The complete true crime show about Thailand’s second serial killer is up on Youtube.
DEBASING THEIR VICTIMS
Serial killers are notorious for debasing their victims in some way, either physically or emotionally, or through sexual acts like sodomy intended to make these marginalized characters feel superior to those they rape and slay. So many of them, like the Green River Killer in Seattle or Vancouver’s Robert Pickton, target prostitutes because they are more vulnerable to predation.
The pursuit of power leads killers like Somkid to use their bare hands as fatal weapons. Then they can feel the victim’s pulse throbbing in their throats, savor the fear in their eyes, watch their death throes cease and their bodies go limp.
In the act of killing and raping they have the godlike powers of life and death – powers they have so often been denied in their lives lived on society’s margins, like this chronic scammer pretending to be a talent scout for a big music label, among other guises, whose death sentence was commuted to life in prison back in 2005 for murdering five women.
Best of all, The Masseuse Murders, which bears the fingerprints of a woman’s sure-handed and sympathetic touch, goes a long way to restoring the dignity of the women who died at the hands of this remorseless serial killer and chronic conman.
It’s too bad the prison authorities who let him out of jail in May 2019 for good behaviour, after he had only served 14 years in jail, did not see this movie. If they had, they would not have considered clemency and a 51-year-old lady in Khon Kaen province would not have been murdered later that year by Somkid, who became the subject of a countrywide manhunt.
Acting on a tipoff that Somkid had disguised himself as a monk and was trying to escape into Laos, the boys in brown began checking all the cars and buses waiting to cross the border at Nong Khai. That tip led nowhere, but the next lead was more promising. On a train, a female passenger, who was not identified for security reasons, noticed that the passenger sitting across from them had a scar over his eye that looked like a dead-ringer for the one she’d seen in the mug shot of the serial killer on the wanted poster. The couple changed seats. She relayed her suspicions to her boyfriend, who then took a sneaky photo of Somkid that he sent to the police. At the Pak Chong station they boarded the train to arrest him.
In 2020, he was sentenced to death again. This time he deserves to receive the same amount of mercy he showed to his victims, which is to say none.
POSTSCRIPT 2022: DAY OF THE DEAD IN MEXICO
Stories like these don’t stay in the headlines for very long, but they do come back to haunt us in different ways. Quite honestly, I hadn’t thought of him since updating this story in 2019 after they rearrested the serial strangler. Like Ted Bundy, who escaped from prison in Colorado to go on his most vicious killing spree ever in Florida, these kinds of killers can never be rehabilitated. That’s another thing I discuss in The Masseuse Murders, calling him, in what could be the chorus of a blues song, “born to be bad.” Indeed, in the Thai press, they recounted stories of how Somkid started stealing at the age of eight. A few years later he was expelled from school for stealing a teacher’s bicycle.

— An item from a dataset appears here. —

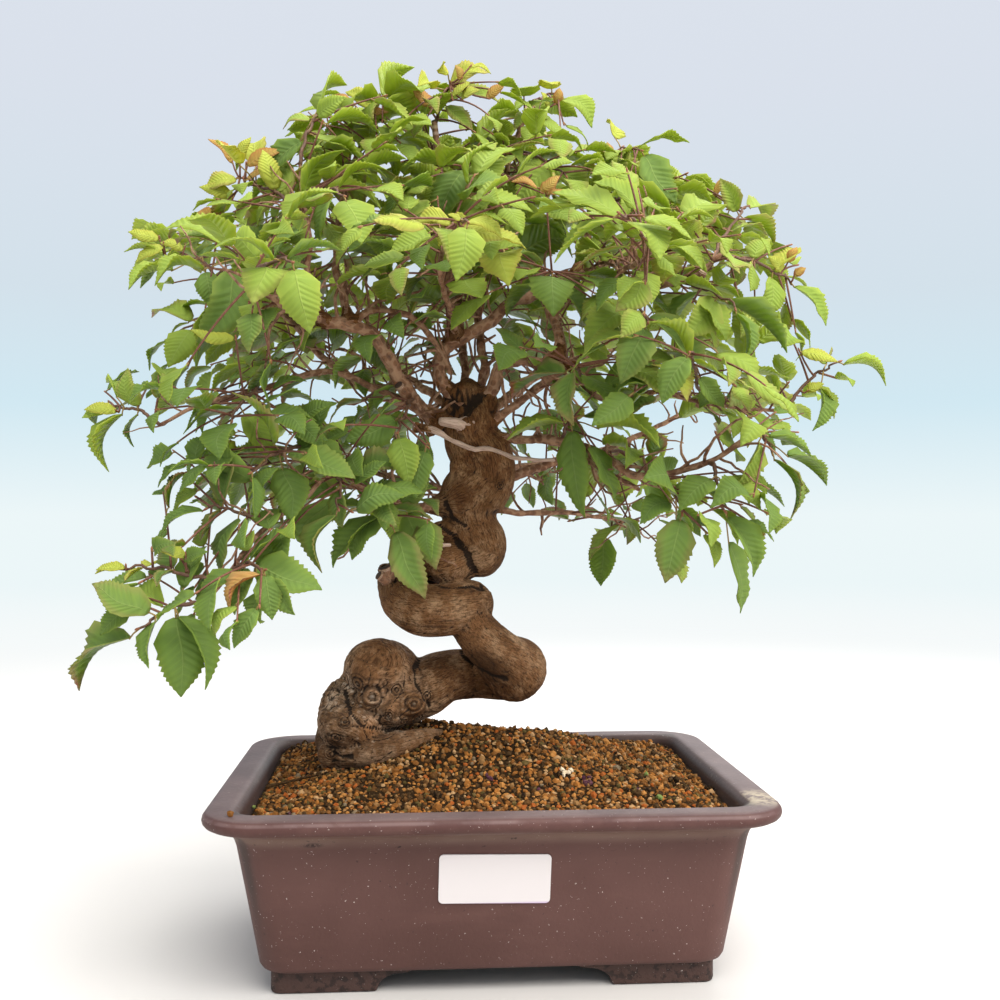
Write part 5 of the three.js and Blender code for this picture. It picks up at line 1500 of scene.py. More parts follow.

For the victims’ families and, to a lesser extent, for those of us who report on them, The End of these stories never comes. On November 1st, the Day of the Dead in Mexico where I live, an old friend’s wife was watching the show on Thai TV. She told Mithran. He took a screenshot and tagged me in a post on Facebook. The nightmare begins anew.
Coincidence or not, it does seem odd that this happened on the exact day when the spirits of the deceased are said to return to earth. Silent and invisible, these wandering souls are supposed to manifest themselves in sudden gusts of wind and Mexicans claim they can extract the “essence” of any offerings, like favourite meals and tipples, left for them on makeshift altars adorned with marigolds, colourful skulls made out of sugar and photos of the deceased. It’s quite similar to some of the Chinese rituals of ancestor worship.
Far from being a solemn festival, as one might expect, the air hums with the electricity of joy and music, as Mexicans demonstrate how their love for family and friends has not died along with them. in the early evening, parades take over the streets in towns and cities all across southern states like Oaxaca, the festival’s spiritual homeland, in a twinning of indigenous and Catholic beliefs. The two main dates of the festival are November 1 and 2, which are All Saint’s Day and All Soul’s Day on the Catholic calendar, when the dead return to the lair of the living. Yet the followers of the latter faith might well be shocked by the marching bands winding through cemeteries beautified with flowers and illuminated by flowers. One man offered me a shot of Mezcal. Another man gave me a beer and showed me the tombs where his mother, father and siblings were buried. Behind the cemetery was a raucous party in progress. A Grim Reaper strode around on stilts. Children dressed as superheroes and skeletons danced and played while their parents took videos of them. A group of college-age guys dressed as white rabbits with eerie lights on their faces waltzed through the crowd waving gigantic carrots. In the south of Mexico, and in places like Tucson, Arizona, which has a huge Latino community, the most common sight are the people who have their faces painted to look like skeletons. The women wear marigolds in their hair. The men often wear suits. Known as calaveras, which can refer to both a skull or an obituary, these celebrants embody the belief that death is the ultimate democracy; all are equal in this final state of decomposition. Since we’ll all die one day, it’s better to enjoy life while we can and have a fiesta to rouse the dead. That’s the Mexican take on these matters of mortality. And I find it rejuvenating. Instead of making death a taboo topic, let’s bring it out in the open to make it less frightening, and celebrate the lives of our loved ones who are no longer alive.
On my own altar, where I have laid out special offerings for family and friends, I welcomed six more spirits this year, namely, the Thai women who endured hard-as-hell lives and suffered painfully premature deaths. One of them was saving up money to buy a motorcycle for her siblings so they wouldn’t have to walk several kilometers to and from school every day.
Ladies, I hope you enjoyed the food and drink. You’re always welcome at my altar.